Comber Earlies
Today I went AWOL from my duties of preparing for company and searching for a job. I went to the Comber Earlies festival. Comber is a quaint little town about 20 minutes from the house and it is famous for its potatoes, the earliest harvested. The farmer I bought my bag from said I needed to cook them that night--steam them and serve them with butter. The next night, they’ll lose 20% of their flavour and the next night they’ll lose 20% more.
The real attraction for me was Hugo Duncan, who has a show on Radio Ulster that’s a blend of Irish country music and dedications to people in hospital/anniversary/birthday/pass the driving test, etc. BBC Radio Ulster has a big truck that’s a mobile production studio and it was in the Comber town square today with Hugo running the show.

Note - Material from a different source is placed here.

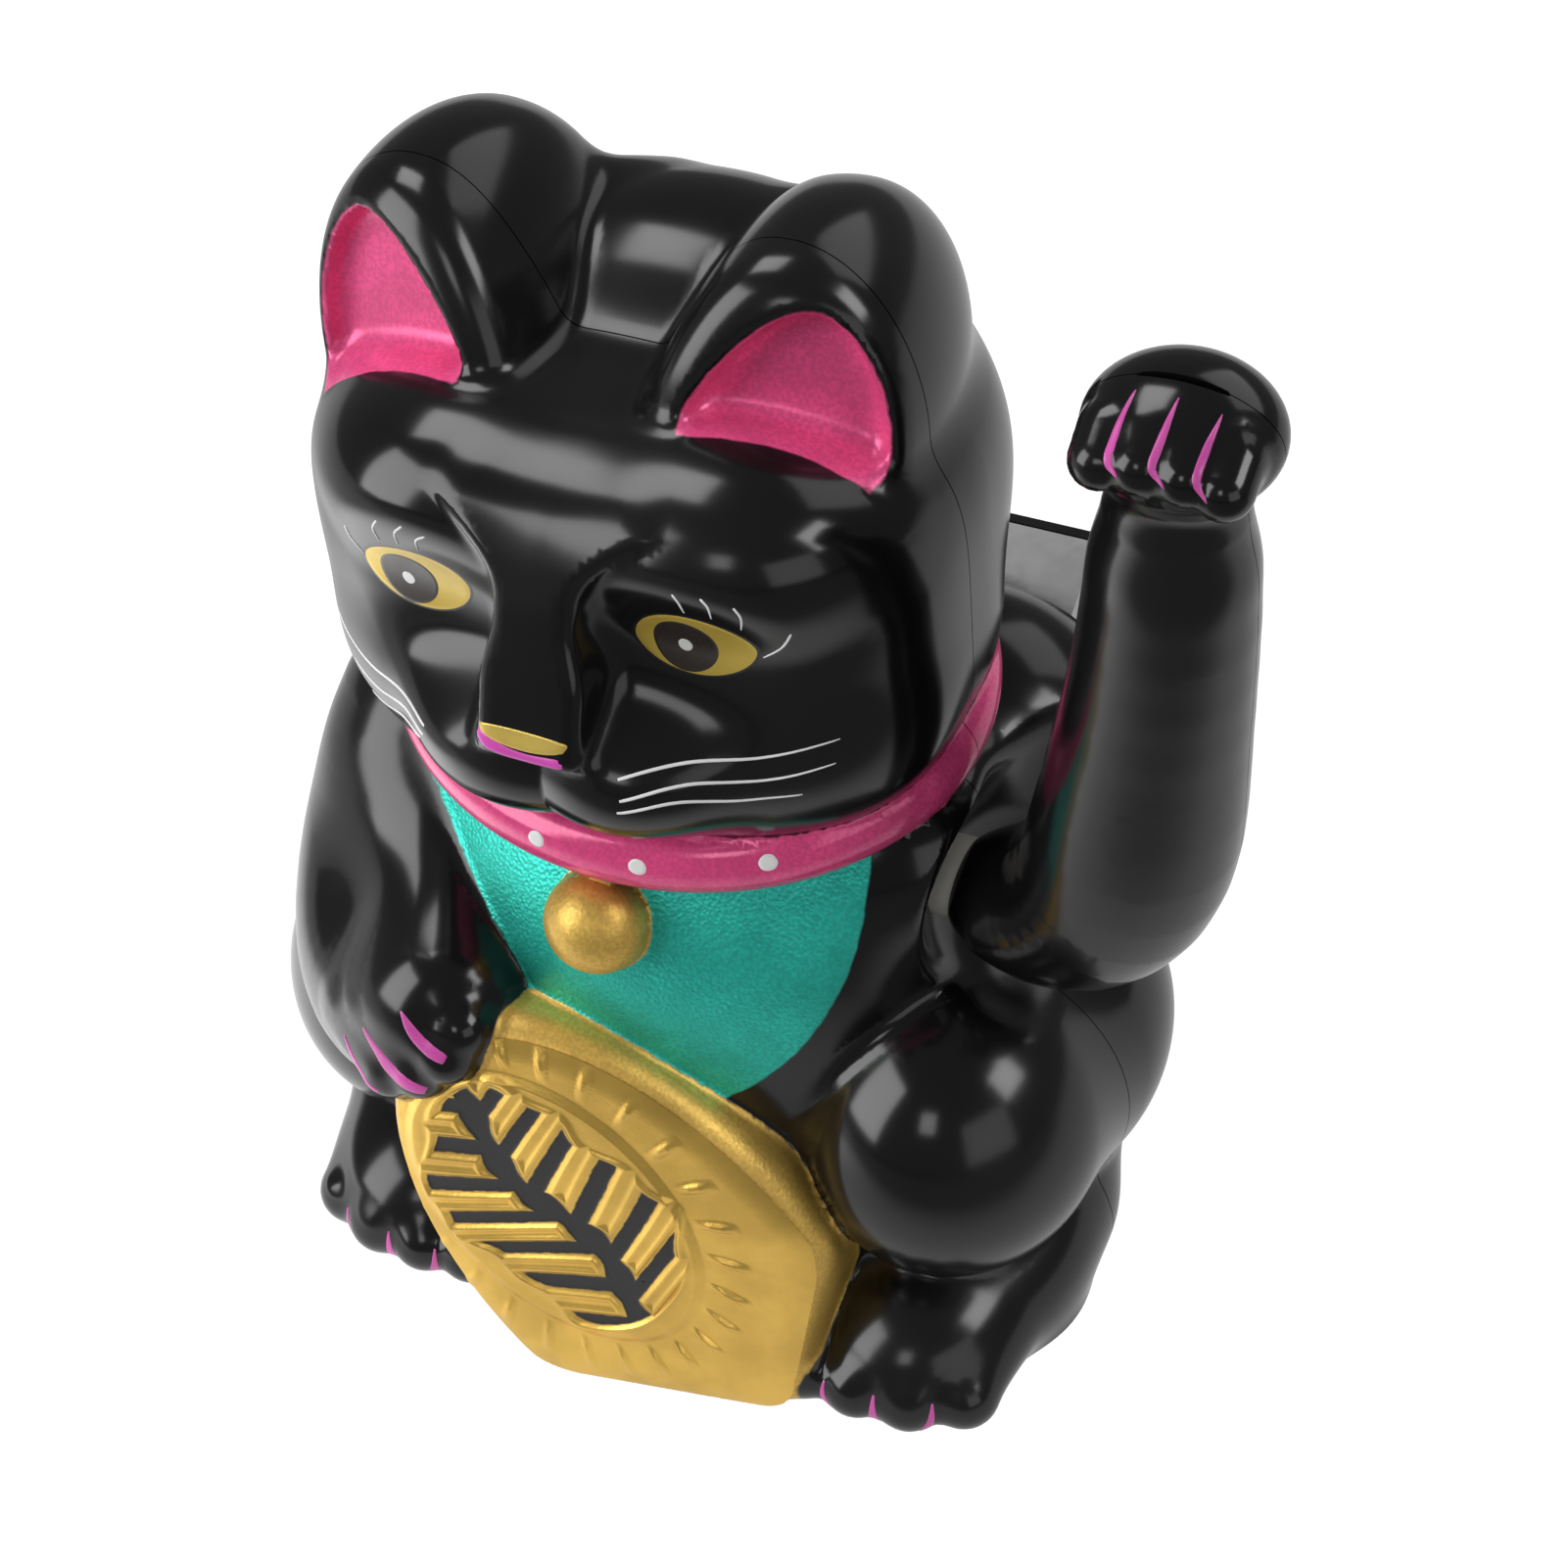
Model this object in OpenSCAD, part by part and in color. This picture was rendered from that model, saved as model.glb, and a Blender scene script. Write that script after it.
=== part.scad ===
// Beckoning cat figurine with a battery-driven waving arm.
// Frame: the cat faces -Y, +X is the side of its raised arm, +Z is up and
// the origin lies on the resting face, under the middle of the body.
// All sizes are in millimetres.

/* [Casing] */
// Wall thickness of the body shells
shell_wall = 1.8; // [1.4:0.1:2.2]
// Wall thickness of the raised arm's halves
arm_wall = 1.4; // [1.0:0.1:1.8]
// Y of the vertical plane on which the body shells part
parting_y = -9; // [-9.5:0.1:-8.5]
// Thickness of the floor ring and of the base plate in it
floor_t = 2.4; // [2.0:0.1:2.6]

/* [Swing] */
// Y of the arm's axle
pivot_y = -10; // [-10.5:0.1:-9.5]
// Height of the arm's axle above the resting face
pivot_z = 52; // [51.5:0.1:52.5]
// Forward lean of the arm at rest, in degrees
arm_lean = 8; // [6:0.5:10]
// Diameter of the axle
axle_d = 2.0; // [1.8:0.1:2.2]
// Radial running clearance between axle and bush
axle_clearance = 0.05; // [0.02:0.01:0.09]
// X of the plane in which the pendulum swings
drive_x = 3; // [2.5:0.1:3.5]
// Distance from the axle to the lower face of the magnet
pendulum_reach = 33.5; // [33:0.1:34]
// Distance of the counterweight's middle behind the lever's middle
trim_offset = 2.35; // [1.5:0.05:2.7]

/* [Cell] */
// Diameter of the AA cell
cell_d = 14.3; // [13.8:0.1:14.4]
// Length of the AA cell over its contact nub
cell_l = 50.5; // [49.5:0.1:50.6]
// Y of the cell's axis
cell_y = 23; // [22.9:0.1:23.1]
// Height of the cell's axis
cell_z = 42.4; // [42.3:0.1:42.5]

/* [Hidden] */

big = 300;              // larger than the figure, for half-space cuts
ball_fn = 24;           // facets of the balls that round the figure's forms
axle_r = axle_d / 2;

// Balls of the figure's forms: [x, y, z, radius], x >= 0 and mirrored
skull_balls = [[14, -12, 84, 17], [12, -12, 92, 16], [10, 4, 92, 15], [8, -15, 78, 13], [9, 2, 80, 14]];
muzzle_balls = [[4, -27.5, 78.5, 8.5], [9, -20, 80, 9]];
nose_balls = [[0, -22, 100, 5], [0, -29, 88, 5.5], [0, -30.5, 84.5, 5.5]];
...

I’m not a fan of American country music but I like Irish country, probably because the songs are all about the girl I loved in Tipperary or Ballymena or Armagh. They’re more romantic and generally upbeat than the whining I associate with American country and a lot of the singers have lovely voices. Hugo is this irrepressibly positive and funny guy and I find his good humour infectious. One of the people who texted him today said he’d like to have “an ounce of his bounce.” Me too.
Here are two of the statues in the town square. The foreground is the WWI memorial present in every town--Irish regiments were at the forefront of the battles at the Somme and other bloodbaths. The one in the background is of "Major General Rollo Gillespie. Gillespie was a local war hero from the 19th century, famous for his heroic exploits in India” (wiki).